§ PROBLEM TO SOLVE: All of the material below is to be repeated exactly.

● ● ●

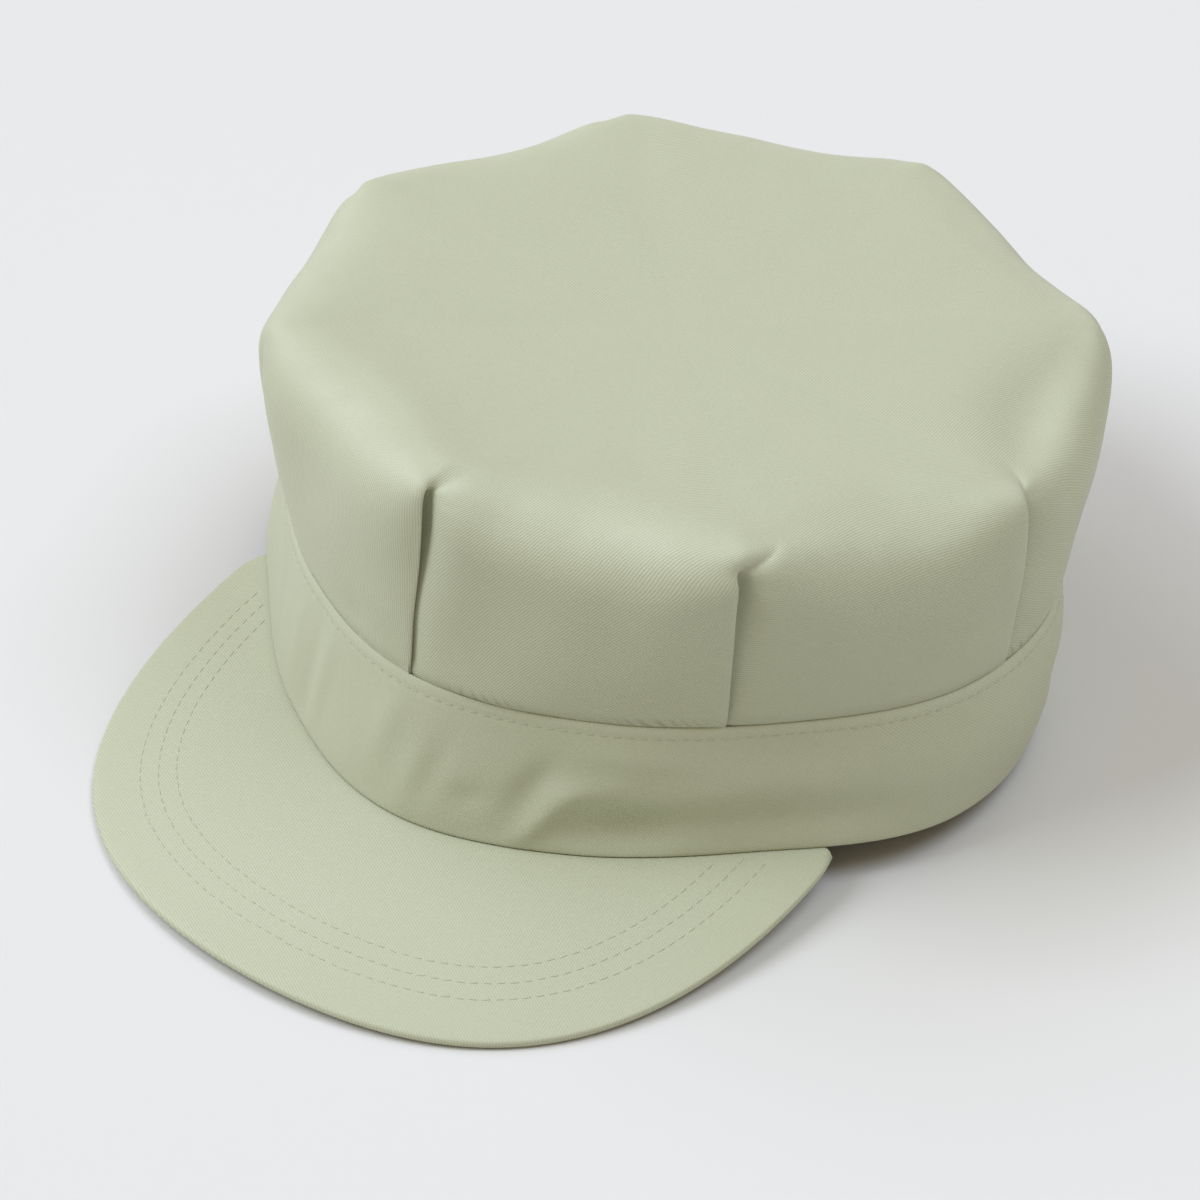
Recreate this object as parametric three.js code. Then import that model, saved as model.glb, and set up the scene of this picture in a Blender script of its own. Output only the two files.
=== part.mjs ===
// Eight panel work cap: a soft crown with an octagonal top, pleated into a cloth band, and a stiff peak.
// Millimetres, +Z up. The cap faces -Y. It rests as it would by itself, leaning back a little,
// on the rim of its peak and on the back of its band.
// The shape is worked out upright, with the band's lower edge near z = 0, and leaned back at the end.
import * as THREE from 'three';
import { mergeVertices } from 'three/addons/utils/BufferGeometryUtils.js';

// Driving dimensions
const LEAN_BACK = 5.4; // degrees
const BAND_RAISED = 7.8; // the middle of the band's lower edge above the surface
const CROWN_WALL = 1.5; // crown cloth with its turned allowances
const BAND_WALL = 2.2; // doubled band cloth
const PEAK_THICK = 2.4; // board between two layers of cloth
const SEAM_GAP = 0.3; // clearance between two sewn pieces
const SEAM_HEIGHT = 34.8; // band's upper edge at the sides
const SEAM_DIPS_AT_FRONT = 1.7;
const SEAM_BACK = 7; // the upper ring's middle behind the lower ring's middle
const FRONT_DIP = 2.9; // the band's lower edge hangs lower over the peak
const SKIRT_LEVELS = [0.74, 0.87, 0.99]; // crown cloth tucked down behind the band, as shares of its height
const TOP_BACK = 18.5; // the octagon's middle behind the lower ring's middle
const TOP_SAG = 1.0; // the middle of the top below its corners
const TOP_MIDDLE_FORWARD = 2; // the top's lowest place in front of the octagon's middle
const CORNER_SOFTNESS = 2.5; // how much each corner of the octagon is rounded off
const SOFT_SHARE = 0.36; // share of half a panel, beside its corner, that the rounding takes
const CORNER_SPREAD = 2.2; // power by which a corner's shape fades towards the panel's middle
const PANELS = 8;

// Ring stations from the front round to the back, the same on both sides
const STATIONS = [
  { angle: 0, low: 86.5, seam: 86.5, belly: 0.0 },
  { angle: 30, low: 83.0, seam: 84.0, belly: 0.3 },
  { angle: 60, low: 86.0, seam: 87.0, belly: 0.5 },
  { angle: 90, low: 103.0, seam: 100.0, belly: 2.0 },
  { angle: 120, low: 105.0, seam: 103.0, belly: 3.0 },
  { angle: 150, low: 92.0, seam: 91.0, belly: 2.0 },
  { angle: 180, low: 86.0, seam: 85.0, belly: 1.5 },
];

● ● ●

§ ANSWER TO THIS EXERCISE:
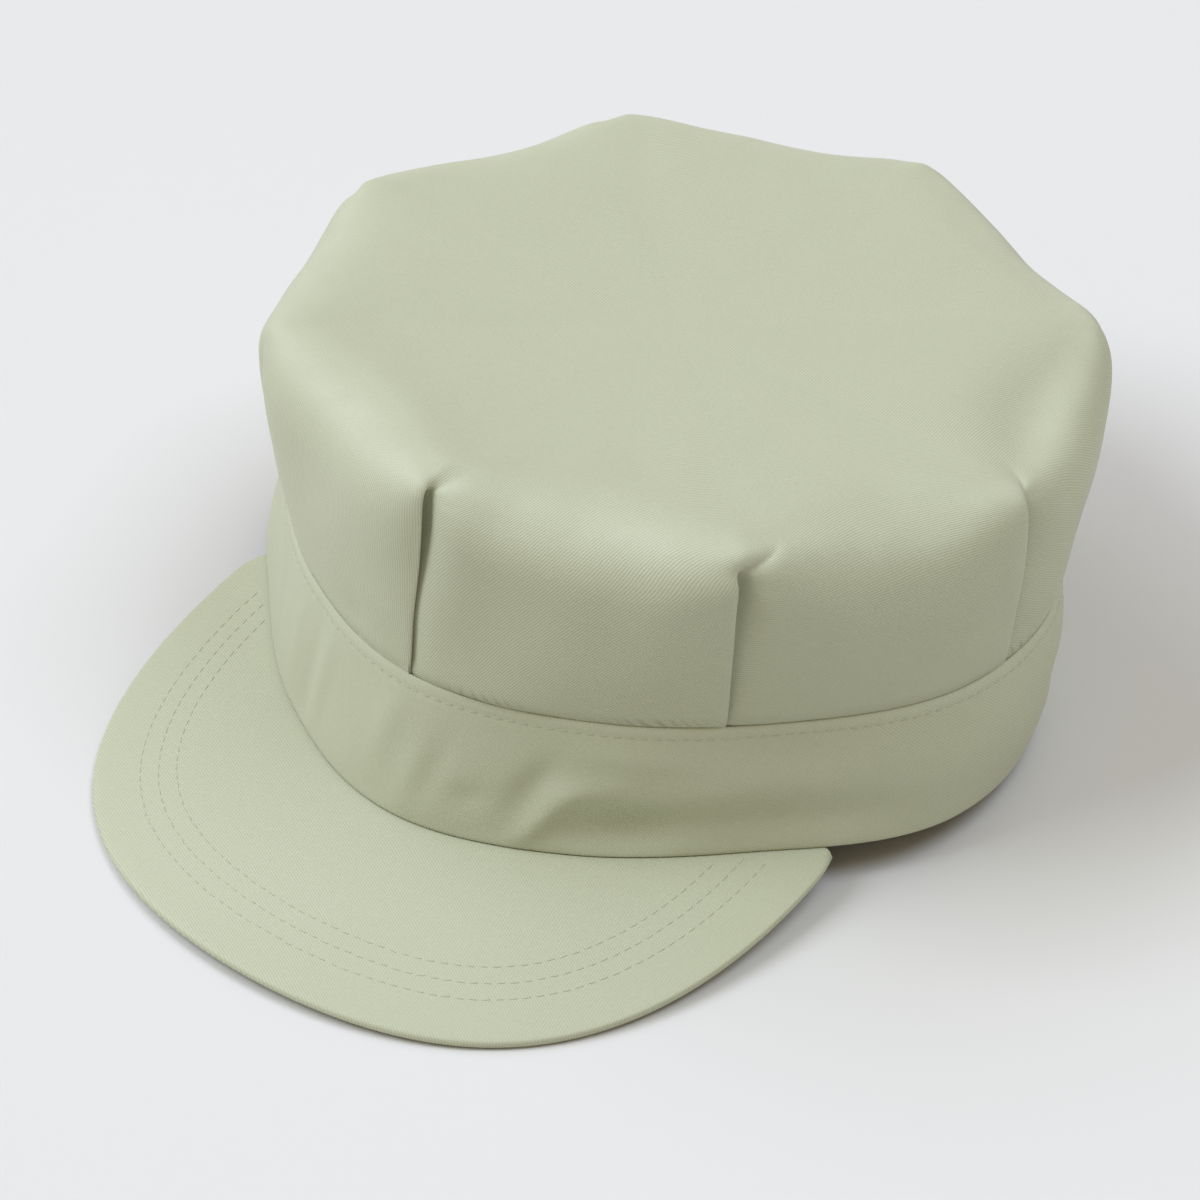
Recreate this object as parametric three.js code. Then import that model, saved as model.glb, and set up the scene of this picture in a Blender script of its own. Output only the two files.
=== part.mjs ===
// Eight panel work cap: a soft crown with an octagonal top, pleated into a cloth band, and a stiff peak.
// Millimetres, +Z up. The cap faces -Y. It rests as it would by itself, leaning back a little,
// on the rim of its peak and on the back of its band.
// The shape is worked out upright, with the band's lower edge near z = 0, and leaned back at the end.
import * as THREE from 'three';
import { mergeVertices } from 'three/addons/utils/BufferGeometryUtils.js';

// Driving dimensions
const LEAN_BACK = 5.4; // degrees
const BAND_RAISED = 7.8; // the middle of the band's lower edge above the surface
const CROWN_WALL = 1.5; // crown cloth with its turned allowances
const BAND_WALL = 2.2; // doubled band cloth
const PEAK_THICK = 2.4; // board between two layers of cloth
const SEAM_GAP = 0.3; // clearance between two sewn pieces
const SEAM_HEIGHT = 34.8; // band's upper edge at the sides
const SEAM_DIPS_AT_FRONT = 1.7;
const SEAM_BACK = 7; // the upper ring's middle behind the lower ring's middle
const FRONT_DIP = 2.9; // the band's lower edge hangs lower over the peak
const SKIRT_LEVELS = [0.74, 0.87, 0.99]; // crown cloth tucked down behind the band, as shares of its height
const TOP_BACK = 18.5; // the octagon's middle behind the lower ring's middle
const TOP_SAG = 1.0; // the middle of the top below its corners
const TOP_MIDDLE_FORWARD = 2; // the top's lowest place in front of the octagon's middle
const CORNER_SOFTNESS = 2.5; // how much each corner of the octagon is rounded off
const SOFT_SHARE = 0.36; // share of half a panel, beside its corner, that the rounding takes
const CORNER_SPREAD = 2.2; // power by which a corner's shape fades towards the panel's middle
const PANELS = 8;

// Ring stations from the front round to the back, the same on both sides
const STATIONS = [
  { angle: 0, low: 86.5, seam: 86.5, belly: 0.0 },
  { angle: 30, low: 83.0, seam: 84.0, belly: 0.3 },
  { angle: 60, low: 86.0, seam: 87.0, belly: 0.5 },
  { angle: 90, low: 103.0, seam: 100.0, belly: 2.0 },
  { angle: 120, low: 105.0, seam: 103.0, belly: 3.0 },
  { angle: 150, low: 92.0, seam: 91.0, belly: 2.0 },
  { angle: 180, low: 86.0, seam: 85.0, belly: 1.5 },
];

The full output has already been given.